• _Given problem_: Make an exact copy of the lines below.
§
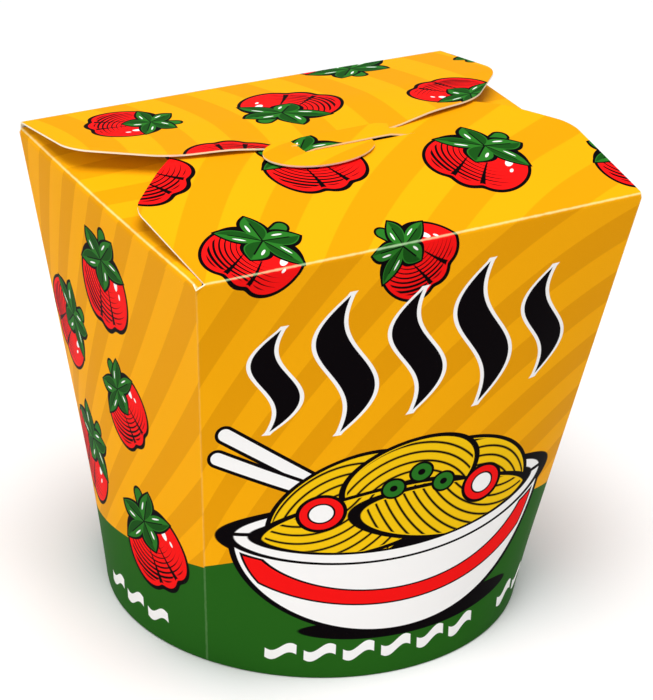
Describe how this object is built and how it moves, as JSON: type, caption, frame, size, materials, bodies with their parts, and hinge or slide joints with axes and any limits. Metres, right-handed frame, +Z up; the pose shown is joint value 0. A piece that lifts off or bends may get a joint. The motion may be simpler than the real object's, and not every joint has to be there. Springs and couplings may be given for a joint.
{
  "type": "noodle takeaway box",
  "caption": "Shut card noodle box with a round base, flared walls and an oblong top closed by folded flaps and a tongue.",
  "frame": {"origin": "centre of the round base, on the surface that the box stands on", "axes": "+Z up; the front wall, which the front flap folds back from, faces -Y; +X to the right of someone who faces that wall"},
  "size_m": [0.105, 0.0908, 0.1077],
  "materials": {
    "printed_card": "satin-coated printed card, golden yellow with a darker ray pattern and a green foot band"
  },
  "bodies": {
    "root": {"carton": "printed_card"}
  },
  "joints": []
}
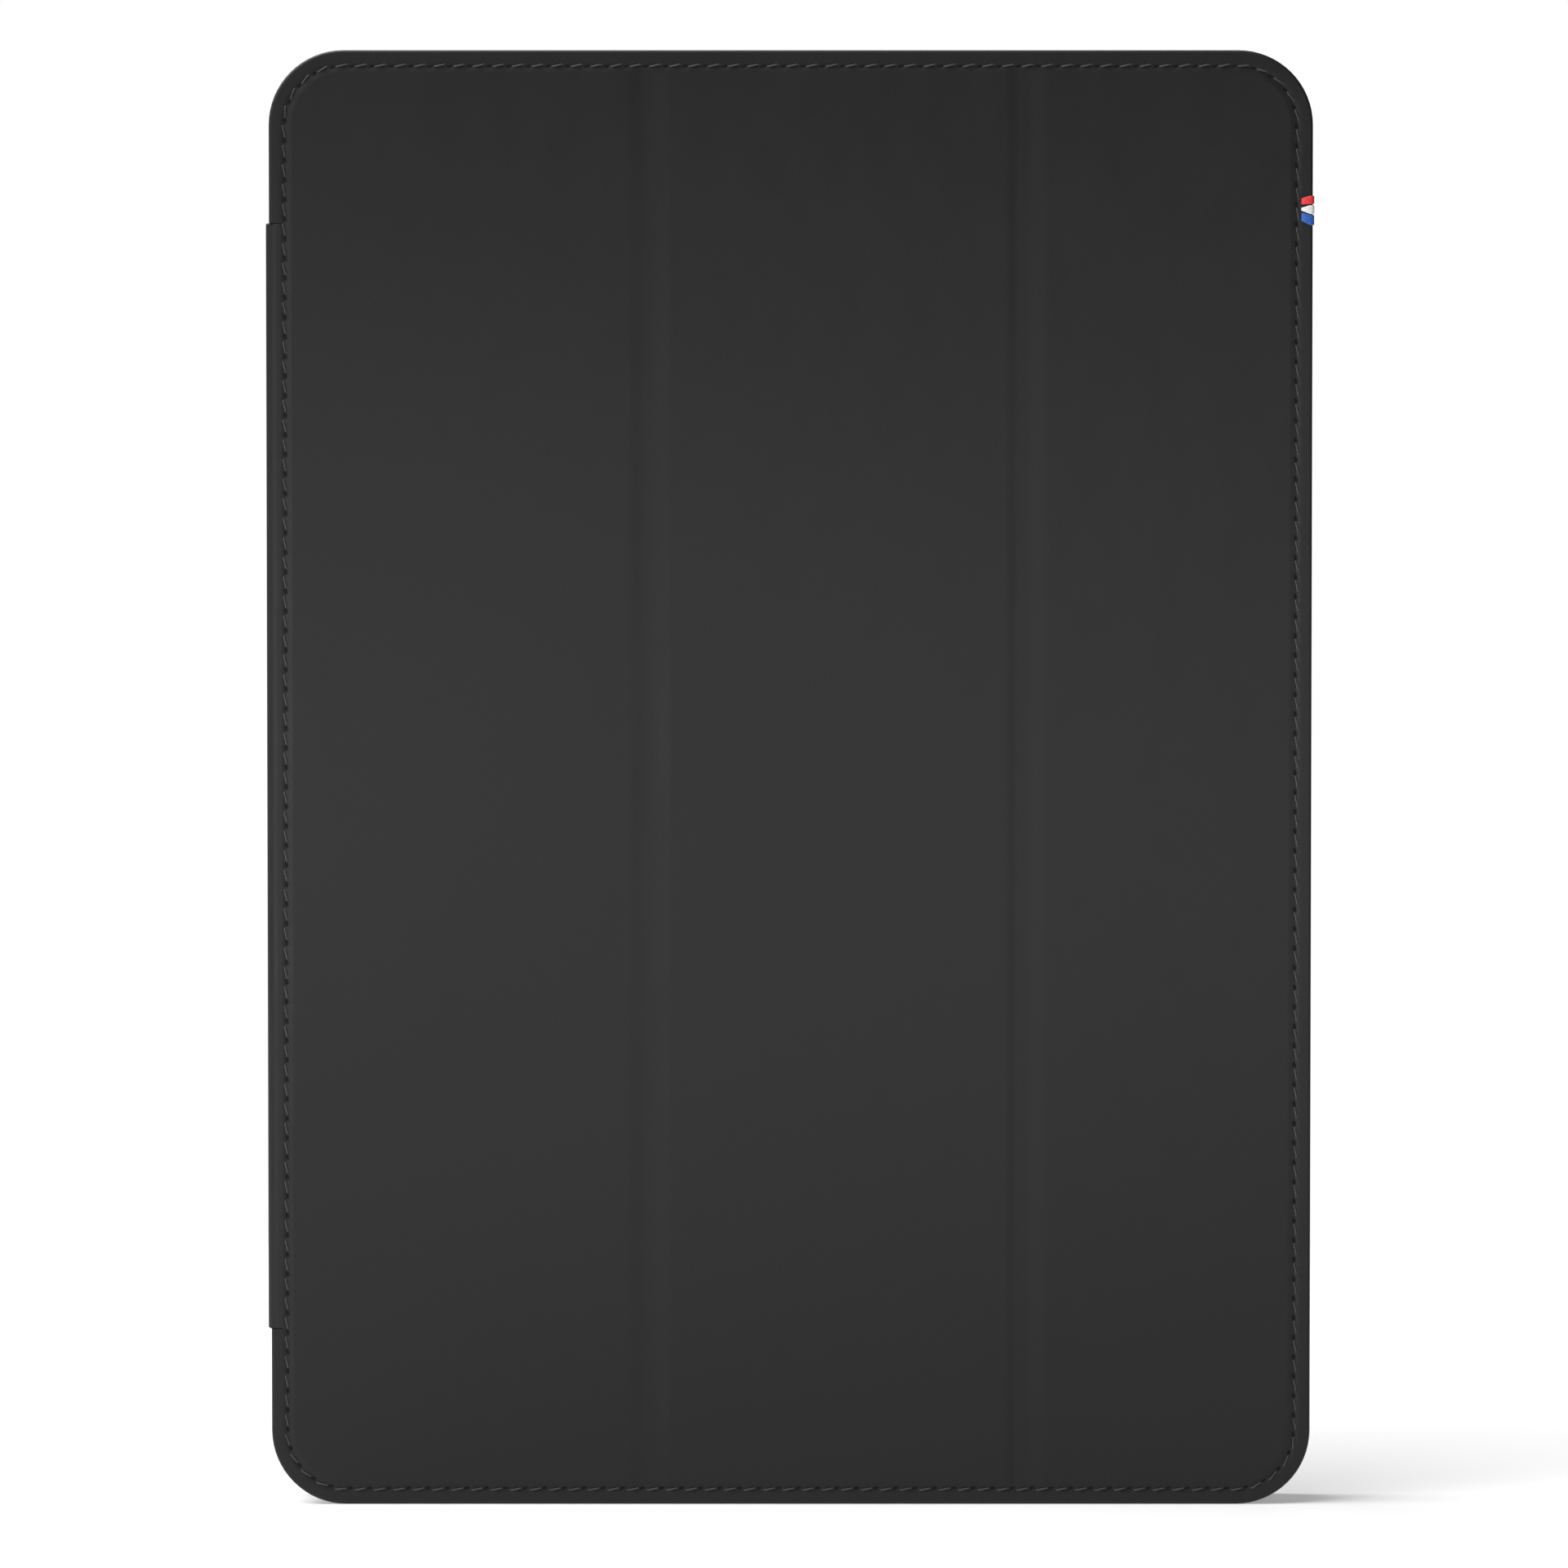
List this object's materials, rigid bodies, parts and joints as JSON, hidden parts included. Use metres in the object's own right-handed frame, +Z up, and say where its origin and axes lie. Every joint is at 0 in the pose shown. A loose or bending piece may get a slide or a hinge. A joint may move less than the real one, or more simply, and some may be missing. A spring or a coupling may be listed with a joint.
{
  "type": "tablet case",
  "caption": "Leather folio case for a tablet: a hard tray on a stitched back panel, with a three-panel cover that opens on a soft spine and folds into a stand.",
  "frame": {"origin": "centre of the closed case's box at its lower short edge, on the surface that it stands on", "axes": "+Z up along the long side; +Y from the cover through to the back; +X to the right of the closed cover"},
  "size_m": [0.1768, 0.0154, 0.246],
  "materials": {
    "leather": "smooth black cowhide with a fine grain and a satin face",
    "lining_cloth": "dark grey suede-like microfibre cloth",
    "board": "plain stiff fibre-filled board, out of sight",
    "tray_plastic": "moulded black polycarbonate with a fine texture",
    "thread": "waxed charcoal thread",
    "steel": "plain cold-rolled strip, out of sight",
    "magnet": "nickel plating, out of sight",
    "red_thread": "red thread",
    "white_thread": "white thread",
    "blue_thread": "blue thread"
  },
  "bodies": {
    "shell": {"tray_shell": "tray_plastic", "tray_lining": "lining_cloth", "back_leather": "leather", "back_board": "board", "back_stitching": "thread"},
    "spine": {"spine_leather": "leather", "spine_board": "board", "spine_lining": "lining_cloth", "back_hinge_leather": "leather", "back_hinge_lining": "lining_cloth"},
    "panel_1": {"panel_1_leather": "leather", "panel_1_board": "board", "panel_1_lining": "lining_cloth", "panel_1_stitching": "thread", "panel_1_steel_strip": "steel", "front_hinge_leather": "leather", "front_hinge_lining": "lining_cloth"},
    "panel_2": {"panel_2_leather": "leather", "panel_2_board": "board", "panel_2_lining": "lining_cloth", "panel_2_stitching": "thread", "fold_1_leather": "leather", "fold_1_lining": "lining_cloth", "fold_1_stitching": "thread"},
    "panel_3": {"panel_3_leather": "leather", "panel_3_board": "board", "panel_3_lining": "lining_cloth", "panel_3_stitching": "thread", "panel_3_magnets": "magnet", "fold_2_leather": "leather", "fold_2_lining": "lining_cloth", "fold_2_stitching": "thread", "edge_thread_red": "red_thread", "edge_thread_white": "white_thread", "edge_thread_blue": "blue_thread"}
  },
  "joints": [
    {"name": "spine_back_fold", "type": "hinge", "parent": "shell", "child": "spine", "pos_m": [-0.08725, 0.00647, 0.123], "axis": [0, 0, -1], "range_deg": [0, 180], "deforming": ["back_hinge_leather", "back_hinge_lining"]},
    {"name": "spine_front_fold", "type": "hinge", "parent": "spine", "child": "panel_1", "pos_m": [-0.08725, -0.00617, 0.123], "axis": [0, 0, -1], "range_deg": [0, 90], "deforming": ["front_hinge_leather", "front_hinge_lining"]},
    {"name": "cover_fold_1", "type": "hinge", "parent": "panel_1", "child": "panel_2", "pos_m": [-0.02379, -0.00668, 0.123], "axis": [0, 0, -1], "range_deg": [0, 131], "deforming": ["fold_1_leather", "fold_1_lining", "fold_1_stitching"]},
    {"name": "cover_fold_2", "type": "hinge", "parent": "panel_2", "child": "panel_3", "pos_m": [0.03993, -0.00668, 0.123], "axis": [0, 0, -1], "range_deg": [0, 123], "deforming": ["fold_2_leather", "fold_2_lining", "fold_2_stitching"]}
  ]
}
§
• _Full solution_:
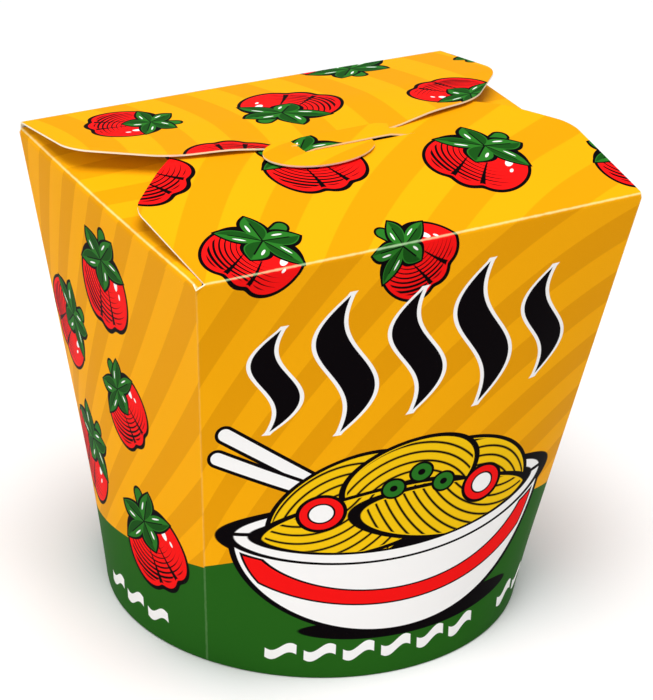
Describe how this object is built and how it moves, as JSON: type, caption, frame, size, materials, bodies with their parts, and hinge or slide joints with axes and any limits. Metres, right-handed frame, +Z up; the pose shown is joint value 0. A piece that lifts off or bends may get a joint. The motion may be simpler than the real object's, and not every joint has to be there. Springs and couplings may be given for a joint.
{
  "type": "noodle takeaway box",
  "caption": "Shut card noodle box with a round base, flared walls and an oblong top closed by folded flaps and a tongue.",
  "frame": {"origin": "centre of the round base, on the surface that the box stands on", "axes": "+Z up; the front wall, which the front flap folds back from, faces -Y; +X to the right of someone who faces that wall"},
  "size_m": [0.105, 0.0908, 0.1077],
  "materials": {
    "printed_card": "satin-coated printed card, golden yellow with a darker ray pattern and a green foot band"
  },
  "bodies": {
    "root": {"carton": "printed_card"}
  },
  "joints": []
}
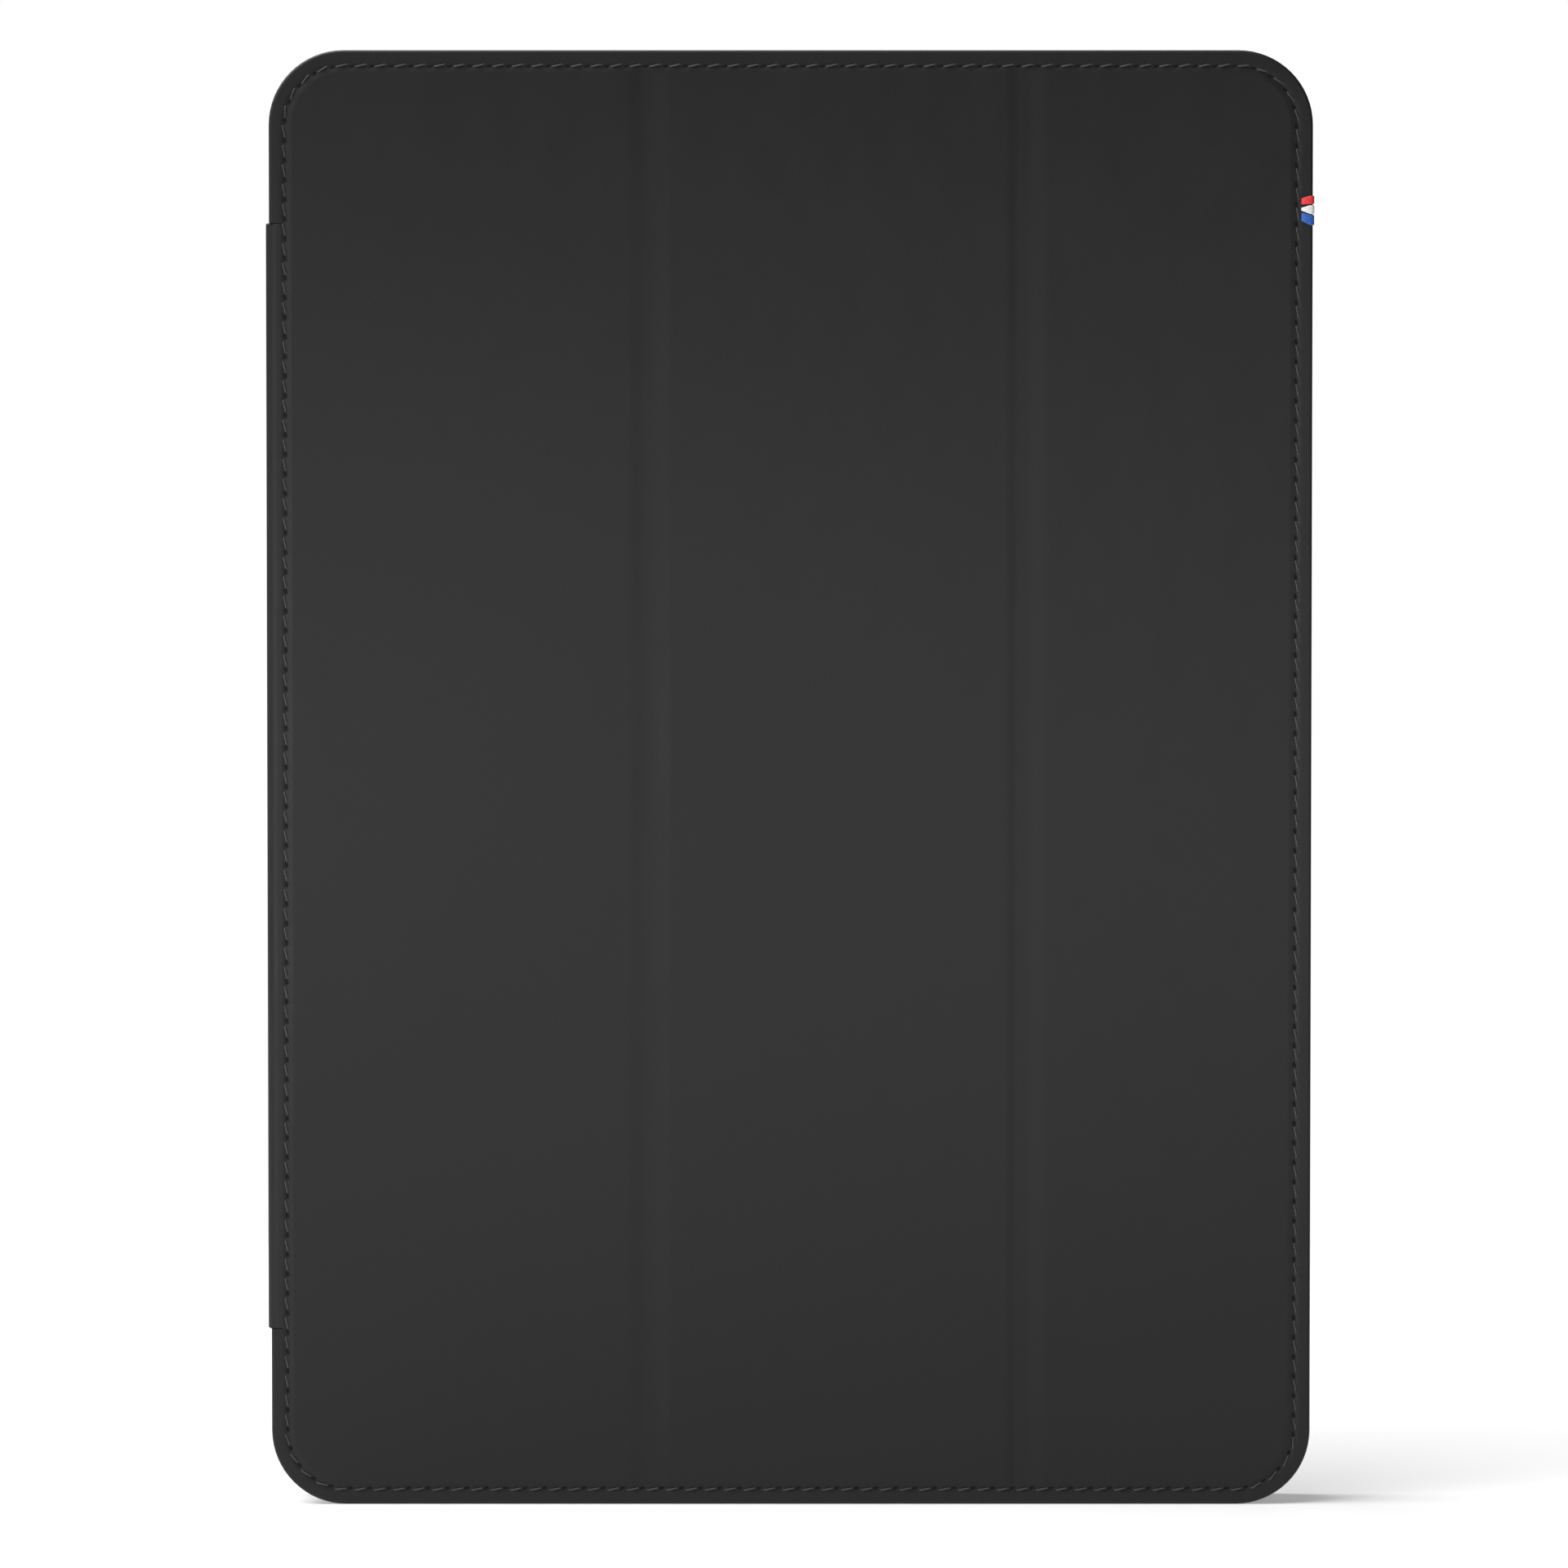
List this object's materials, rigid bodies, parts and joints as JSON, hidden parts included. Use metres in the object's own right-handed frame, +Z up, and say where its origin and axes lie. Every joint is at 0 in the pose shown. A loose or bending piece may get a slide or a hinge. A joint may move less than the real one, or more simply, and some may be missing. A spring or a coupling may be listed with a joint.
{
  "type": "tablet case",
  "caption": "Leather folio case for a tablet: a hard tray on a stitched back panel, with a three-panel cover that opens on a soft spine and folds into a stand.",
  "frame": {"origin": "centre of the closed case's box at its lower short edge, on the surface that it stands on", "axes": "+Z up along the long side; +Y from the cover through to the back; +X to the right of the closed cover"},
  "size_m": [0.1768, 0.0154, 0.246],
  "materials": {
    "leather": "smooth black cowhide with a fine grain and a satin face",
    "lining_cloth": "dark grey suede-like microfibre cloth",
    "board": "plain stiff fibre-filled board, out of sight",
    "tray_plastic": "moulded black polycarbonate with a fine texture",
    "thread": "waxed charcoal thread",
    "steel": "plain cold-rolled strip, out of sight",
    "magnet": "nickel plating, out of sight",
    "red_thread": "red thread",
    "white_thread": "white thread",
    "blue_thread": "blue thread"
  },
  "bodies": {
    "shell": {"tray_shell": "tray_plastic", "tray_lining": "lining_cloth", "back_leather": "leather", "back_board": "board", "back_stitching": "thread"},
    "spine": {"spine_leather": "leather", "spine_board": "board", "spine_lining": "lining_cloth", "back_hinge_leather": "leather", "back_hinge_lining": "lining_cloth"},
    "panel_1": {"panel_1_leather": "leather", "panel_1_board": "board", "panel_1_lining": "lining_cloth", "panel_1_stitching": "thread", "panel_1_steel_strip": "steel", "front_hinge_leather": "leather", "front_hinge_lining": "lining_cloth"},
    "panel_2": {"panel_2_leather": "leather", "panel_2_board": "board", "panel_2_lining": "lining_cloth", "panel_2_stitching": "thread", "fold_1_leather": "leather", "fold_1_lining": "lining_cloth", "fold_1_stitching": "thread"},
    "panel_3": {"panel_3_leather": "leather", "panel_3_board": "board", "panel_3_lining": "lining_cloth", "panel_3_stitching": "thread", "panel_3_magnets": "magnet", "fold_2_leather": "leather", "fold_2_lining": "lining_cloth", "fold_2_stitching": "thread", "edge_thread_red": "red_thread", "edge_thread_white": "white_thread", "edge_thread_blue": "blue_thread"}
  },
  "joints": [
    {"name": "spine_back_fold", "type": "hinge", "parent": "shell", "child": "spine", "pos_m": [-0.08725, 0.00647, 0.123], "axis": [0, 0, -1], "range_deg": [0, 180], "deforming": ["back_hinge_leather", "back_hinge_lining"]},
    {"name": "spine_front_fold", "type": "hinge", "parent": "spine", "child": "panel_1", "pos_m": [-0.08725, -0.00617, 0.123], "axis": [0, 0, -1], "range_deg": [0, 90], "deforming": ["front_hinge_leather", "front_hinge_lining"]},
    {"name": "cover_fold_1", "type": "hinge", "parent": "panel_1", "child": "panel_2", "pos_m": [-0.02379, -0.00668, 0.123], "axis": [0, 0, -1], "range_deg": [0, 131], "deforming": ["fold_1_leather", "fold_1_lining", "fold_1_stitching"]},
    {"name": "cover_fold_2", "type": "hinge", "parent": "panel_2", "child": "panel_3", "pos_m": [0.03993, -0.00668, 0.123], "axis": [0, 0, -1], "range_deg": [0, 123], "deforming": ["fold_2_leather", "fold_2_lining", "fold_2_stitching"]}
  ]
}